OCCS: the way forward?

Meantime there’s Clipper Eris and, on the basis of results from the vessel, Wärtsilä is confident that carbon capture is the way forward – for now: “The following types of vessels will find it particularly interesting: tankers; LNG carriers; offshore vessels; bulkers; and merchant vessels. Before alternative fuels become available at scale, installing a carbon capture system can ensure compliance with mid-term IMO targets while still sailing on fuels that are widely available.”

Wärtsilä believes the pilot project has proven the technical viability of its carbon capture solution and, although the group did not share details, president and chief executive, Håkan Agnevall, is impressed by the reaction: “We are already seeing huge interest in the market for this solution. Ahead of shipping’s net-zero targets, this new technology complements the industry’s ongoing efforts to dramatically reduce emissions from vessels and prevent stranded assets.”

The lessons from Clipper Eris are being incorporated into Solvang’s seven other CCS-ready vessels that will also run on HFO. However, Wärtsilä points out that the technology can be applied to the exhaust from any carbon-based fuel – such as HFO, methanol, LNG and MGO. Concluded Mr Endressen: “CCS provides a significant shortcut for achieving meaningful sustainability.”

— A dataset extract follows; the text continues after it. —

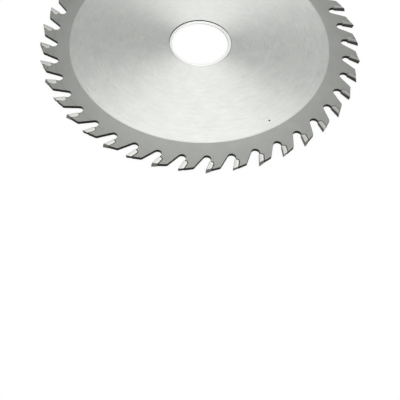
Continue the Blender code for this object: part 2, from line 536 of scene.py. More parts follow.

And the price could be right. After six years developing its CCS technology, during which it captured 10 tonnes of CO2 a day from one of its marine engines at a research and test centre in Norway, Wärtsilä is confident of its numbers. Inclusive of capital and operating costs, its CCS technology would have a carbon-capture price of €50-€70/metric tonne of CO2 [US$54-$76].

As all operators point out though, there are high hurdles to clear: extra space required for storage; extra fuel required for the capture process (up by 70-100%); and the aforementioned need for offloading infrastructure.